→ Excerpted records
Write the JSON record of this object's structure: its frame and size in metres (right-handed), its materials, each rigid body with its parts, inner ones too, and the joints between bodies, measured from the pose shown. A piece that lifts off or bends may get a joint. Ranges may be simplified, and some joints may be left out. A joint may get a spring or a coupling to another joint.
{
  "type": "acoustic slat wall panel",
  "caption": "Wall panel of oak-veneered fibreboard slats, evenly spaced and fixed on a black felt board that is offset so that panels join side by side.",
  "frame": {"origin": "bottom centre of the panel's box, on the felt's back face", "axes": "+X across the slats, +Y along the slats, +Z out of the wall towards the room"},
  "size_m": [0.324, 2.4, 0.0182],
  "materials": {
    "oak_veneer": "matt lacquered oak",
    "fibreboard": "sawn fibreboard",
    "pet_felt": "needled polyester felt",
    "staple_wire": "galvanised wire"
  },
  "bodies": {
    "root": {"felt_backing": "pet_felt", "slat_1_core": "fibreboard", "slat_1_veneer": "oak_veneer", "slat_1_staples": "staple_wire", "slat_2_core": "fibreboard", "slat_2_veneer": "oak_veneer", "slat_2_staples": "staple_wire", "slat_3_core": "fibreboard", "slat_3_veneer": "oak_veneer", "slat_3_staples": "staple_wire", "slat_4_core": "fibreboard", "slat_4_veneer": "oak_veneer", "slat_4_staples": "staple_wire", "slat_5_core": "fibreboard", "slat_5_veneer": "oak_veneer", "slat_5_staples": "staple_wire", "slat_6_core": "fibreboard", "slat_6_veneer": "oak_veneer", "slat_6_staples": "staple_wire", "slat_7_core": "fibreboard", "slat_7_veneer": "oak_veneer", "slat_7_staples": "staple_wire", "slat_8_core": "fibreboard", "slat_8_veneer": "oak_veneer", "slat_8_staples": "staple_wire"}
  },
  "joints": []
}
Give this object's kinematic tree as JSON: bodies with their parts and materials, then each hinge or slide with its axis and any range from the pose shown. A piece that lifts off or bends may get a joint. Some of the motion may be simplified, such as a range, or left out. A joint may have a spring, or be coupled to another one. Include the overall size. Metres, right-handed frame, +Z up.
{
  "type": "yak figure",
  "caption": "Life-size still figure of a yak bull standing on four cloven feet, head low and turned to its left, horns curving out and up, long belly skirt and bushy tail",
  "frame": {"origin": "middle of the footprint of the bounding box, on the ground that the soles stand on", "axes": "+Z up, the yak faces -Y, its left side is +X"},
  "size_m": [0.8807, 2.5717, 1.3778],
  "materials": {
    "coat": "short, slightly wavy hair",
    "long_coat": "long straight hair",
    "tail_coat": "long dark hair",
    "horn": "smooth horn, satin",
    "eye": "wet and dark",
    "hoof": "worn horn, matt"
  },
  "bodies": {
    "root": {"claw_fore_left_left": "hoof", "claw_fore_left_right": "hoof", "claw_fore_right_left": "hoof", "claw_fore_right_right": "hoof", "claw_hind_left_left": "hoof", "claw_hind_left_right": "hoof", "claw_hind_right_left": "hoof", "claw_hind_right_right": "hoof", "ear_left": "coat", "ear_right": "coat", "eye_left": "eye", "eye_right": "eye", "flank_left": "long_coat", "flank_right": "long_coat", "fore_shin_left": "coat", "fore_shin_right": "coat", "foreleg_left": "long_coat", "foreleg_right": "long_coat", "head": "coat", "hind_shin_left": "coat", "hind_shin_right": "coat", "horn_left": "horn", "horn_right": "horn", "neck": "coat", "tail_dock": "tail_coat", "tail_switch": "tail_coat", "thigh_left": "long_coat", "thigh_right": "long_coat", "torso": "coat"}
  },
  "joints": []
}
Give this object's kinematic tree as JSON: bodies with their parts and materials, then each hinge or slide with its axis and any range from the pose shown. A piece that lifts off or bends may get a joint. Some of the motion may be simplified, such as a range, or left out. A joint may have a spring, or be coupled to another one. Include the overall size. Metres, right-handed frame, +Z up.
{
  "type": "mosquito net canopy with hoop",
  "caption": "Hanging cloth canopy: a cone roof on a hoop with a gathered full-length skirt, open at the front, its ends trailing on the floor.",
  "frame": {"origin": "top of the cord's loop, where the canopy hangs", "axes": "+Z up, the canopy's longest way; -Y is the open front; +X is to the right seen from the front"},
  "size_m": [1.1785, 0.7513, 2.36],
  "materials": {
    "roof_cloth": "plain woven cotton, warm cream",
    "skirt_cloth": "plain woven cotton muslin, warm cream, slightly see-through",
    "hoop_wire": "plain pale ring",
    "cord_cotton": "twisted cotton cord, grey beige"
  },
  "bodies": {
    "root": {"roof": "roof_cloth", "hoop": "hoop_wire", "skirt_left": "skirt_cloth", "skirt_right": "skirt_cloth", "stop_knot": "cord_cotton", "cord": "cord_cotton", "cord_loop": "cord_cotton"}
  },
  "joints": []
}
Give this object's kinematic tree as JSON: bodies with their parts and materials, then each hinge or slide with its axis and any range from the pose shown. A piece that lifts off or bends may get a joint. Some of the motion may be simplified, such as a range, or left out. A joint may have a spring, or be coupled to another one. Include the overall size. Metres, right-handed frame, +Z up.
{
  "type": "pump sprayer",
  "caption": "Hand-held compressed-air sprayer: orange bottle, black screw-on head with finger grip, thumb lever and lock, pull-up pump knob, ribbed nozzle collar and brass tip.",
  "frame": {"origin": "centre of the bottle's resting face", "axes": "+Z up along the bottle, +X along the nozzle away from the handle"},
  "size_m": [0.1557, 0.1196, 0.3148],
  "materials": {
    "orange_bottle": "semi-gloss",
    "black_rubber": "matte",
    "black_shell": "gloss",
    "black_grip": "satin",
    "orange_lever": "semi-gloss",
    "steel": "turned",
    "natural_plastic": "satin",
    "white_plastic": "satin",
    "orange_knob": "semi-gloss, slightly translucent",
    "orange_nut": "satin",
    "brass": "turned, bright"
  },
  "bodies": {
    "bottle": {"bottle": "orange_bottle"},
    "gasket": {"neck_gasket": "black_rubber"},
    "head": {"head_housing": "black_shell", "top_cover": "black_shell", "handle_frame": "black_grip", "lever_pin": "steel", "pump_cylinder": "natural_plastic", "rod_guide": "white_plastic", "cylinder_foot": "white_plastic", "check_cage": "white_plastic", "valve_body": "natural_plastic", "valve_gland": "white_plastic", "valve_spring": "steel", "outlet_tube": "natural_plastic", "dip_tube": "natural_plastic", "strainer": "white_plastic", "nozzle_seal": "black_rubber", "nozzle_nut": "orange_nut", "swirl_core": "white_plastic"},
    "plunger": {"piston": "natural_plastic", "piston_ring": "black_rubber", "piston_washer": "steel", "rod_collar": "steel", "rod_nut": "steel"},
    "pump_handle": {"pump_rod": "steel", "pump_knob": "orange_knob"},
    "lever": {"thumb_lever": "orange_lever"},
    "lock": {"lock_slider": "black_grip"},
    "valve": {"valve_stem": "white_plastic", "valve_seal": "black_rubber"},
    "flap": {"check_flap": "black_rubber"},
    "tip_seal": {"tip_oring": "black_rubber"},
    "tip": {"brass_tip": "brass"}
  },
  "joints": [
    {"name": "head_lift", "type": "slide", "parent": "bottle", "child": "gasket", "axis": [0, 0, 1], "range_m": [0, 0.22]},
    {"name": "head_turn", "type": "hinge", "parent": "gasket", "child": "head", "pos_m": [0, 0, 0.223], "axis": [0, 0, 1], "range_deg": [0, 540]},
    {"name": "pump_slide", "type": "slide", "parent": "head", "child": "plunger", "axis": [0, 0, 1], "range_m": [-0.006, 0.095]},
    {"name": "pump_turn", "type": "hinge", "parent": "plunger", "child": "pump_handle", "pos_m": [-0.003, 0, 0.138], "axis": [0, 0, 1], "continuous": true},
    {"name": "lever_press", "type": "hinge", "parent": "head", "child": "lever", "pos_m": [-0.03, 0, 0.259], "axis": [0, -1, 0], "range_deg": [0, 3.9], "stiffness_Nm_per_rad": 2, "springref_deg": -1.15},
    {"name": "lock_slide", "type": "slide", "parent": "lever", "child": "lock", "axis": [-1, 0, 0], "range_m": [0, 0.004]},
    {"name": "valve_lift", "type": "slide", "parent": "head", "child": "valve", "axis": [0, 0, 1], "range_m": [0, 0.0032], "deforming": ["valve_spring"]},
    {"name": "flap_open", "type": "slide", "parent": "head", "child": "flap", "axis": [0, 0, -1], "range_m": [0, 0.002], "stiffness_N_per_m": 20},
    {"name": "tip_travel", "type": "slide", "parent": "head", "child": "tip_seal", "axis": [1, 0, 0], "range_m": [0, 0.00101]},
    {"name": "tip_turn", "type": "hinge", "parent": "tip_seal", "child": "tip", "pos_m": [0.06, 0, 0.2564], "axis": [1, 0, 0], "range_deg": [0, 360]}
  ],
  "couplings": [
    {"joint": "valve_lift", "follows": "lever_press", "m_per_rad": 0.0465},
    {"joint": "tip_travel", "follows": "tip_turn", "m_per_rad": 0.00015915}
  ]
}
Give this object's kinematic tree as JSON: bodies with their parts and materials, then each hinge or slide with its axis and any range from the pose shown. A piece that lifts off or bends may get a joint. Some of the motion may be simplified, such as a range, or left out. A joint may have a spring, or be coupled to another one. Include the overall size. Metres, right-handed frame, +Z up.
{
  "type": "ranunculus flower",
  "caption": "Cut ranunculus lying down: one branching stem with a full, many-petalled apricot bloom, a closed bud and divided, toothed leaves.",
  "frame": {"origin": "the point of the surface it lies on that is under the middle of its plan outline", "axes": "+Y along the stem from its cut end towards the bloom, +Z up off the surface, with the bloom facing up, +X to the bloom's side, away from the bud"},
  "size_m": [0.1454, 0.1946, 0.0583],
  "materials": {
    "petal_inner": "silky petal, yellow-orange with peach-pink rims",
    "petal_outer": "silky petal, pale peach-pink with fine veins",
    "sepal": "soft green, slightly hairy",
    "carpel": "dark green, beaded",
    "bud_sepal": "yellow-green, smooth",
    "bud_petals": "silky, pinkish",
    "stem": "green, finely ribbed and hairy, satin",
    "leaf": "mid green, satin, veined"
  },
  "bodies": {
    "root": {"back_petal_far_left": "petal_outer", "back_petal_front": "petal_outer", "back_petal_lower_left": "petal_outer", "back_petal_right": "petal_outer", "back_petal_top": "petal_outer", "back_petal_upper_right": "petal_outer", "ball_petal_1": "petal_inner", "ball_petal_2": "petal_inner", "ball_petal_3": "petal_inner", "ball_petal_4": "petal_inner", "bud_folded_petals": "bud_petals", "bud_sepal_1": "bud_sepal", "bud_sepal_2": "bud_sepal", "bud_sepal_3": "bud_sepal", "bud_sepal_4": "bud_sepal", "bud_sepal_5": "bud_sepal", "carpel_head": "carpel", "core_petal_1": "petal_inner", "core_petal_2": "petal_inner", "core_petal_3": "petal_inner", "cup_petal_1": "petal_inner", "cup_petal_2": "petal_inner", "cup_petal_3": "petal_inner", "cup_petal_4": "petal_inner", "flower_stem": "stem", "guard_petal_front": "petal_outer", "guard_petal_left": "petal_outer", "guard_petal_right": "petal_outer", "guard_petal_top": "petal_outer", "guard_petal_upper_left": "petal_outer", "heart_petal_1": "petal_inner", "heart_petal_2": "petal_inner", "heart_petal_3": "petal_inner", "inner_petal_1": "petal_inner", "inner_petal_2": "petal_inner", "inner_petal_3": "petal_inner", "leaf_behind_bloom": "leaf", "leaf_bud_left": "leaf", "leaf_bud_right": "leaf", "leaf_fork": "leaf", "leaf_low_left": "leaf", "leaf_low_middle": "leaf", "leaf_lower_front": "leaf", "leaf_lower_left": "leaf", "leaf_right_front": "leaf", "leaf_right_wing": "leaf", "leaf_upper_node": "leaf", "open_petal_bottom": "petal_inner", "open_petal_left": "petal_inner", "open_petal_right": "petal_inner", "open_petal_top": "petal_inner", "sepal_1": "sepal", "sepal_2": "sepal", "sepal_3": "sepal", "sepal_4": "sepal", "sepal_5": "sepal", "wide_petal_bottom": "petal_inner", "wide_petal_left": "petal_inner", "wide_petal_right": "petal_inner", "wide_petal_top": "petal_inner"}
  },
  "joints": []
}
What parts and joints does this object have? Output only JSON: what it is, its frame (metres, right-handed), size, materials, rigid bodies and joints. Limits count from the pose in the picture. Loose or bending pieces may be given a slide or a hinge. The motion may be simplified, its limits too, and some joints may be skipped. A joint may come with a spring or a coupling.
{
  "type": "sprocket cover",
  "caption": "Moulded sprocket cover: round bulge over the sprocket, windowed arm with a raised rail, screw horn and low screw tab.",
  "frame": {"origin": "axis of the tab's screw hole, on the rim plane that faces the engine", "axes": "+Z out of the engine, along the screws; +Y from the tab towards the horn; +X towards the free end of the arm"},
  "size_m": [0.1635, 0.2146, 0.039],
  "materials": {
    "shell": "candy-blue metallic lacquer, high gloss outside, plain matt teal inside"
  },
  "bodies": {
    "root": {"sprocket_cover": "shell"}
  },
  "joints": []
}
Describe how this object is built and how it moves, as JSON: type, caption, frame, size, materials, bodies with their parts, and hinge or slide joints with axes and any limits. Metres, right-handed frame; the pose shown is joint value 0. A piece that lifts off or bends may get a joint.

→ Work required
Repeat, exactly and only, the lines above from the one containing "What parts and" through the end of the material.

→ Answer to this problem
What parts and joints does this object have? Output only JSON: what it is, its frame (metres, right-handed), size, materials, rigid bodies and joints. Limits count from the pose in the picture. Loose or bending pieces may be given a slide or a hinge. The motion may be simplified, its limits too, and some joints may be skipped. A joint may come with a spring or a coupling.
{
  "type": "sprocket cover",
  "caption": "Moulded sprocket cover: round bulge over the sprocket, windowed arm with a raised rail, screw horn and low screw tab.",
  "frame": {"origin": "axis of the tab's screw hole, on the rim plane that faces the engine", "axes": "+Z out of the engine, along the screws; +Y from the tab towards the horn; +X towards the free end of the arm"},
  "size_m": [0.1635, 0.2146, 0.039],
  "materials": {
    "shell": "candy-blue metallic lacquer, high gloss outside, plain matt teal inside"
  },
  "bodies": {
    "root": {"sprocket_cover": "shell"}
  },
  "joints": []
}
Describe how this object is built and how it moves, as JSON: type, caption, frame, size, materials, bodies with their parts, and hinge or slide joints with axes and any limits. Metres, right-handed frame; the pose shown is joint value 0. A piece that lifts off or bends may get a joint.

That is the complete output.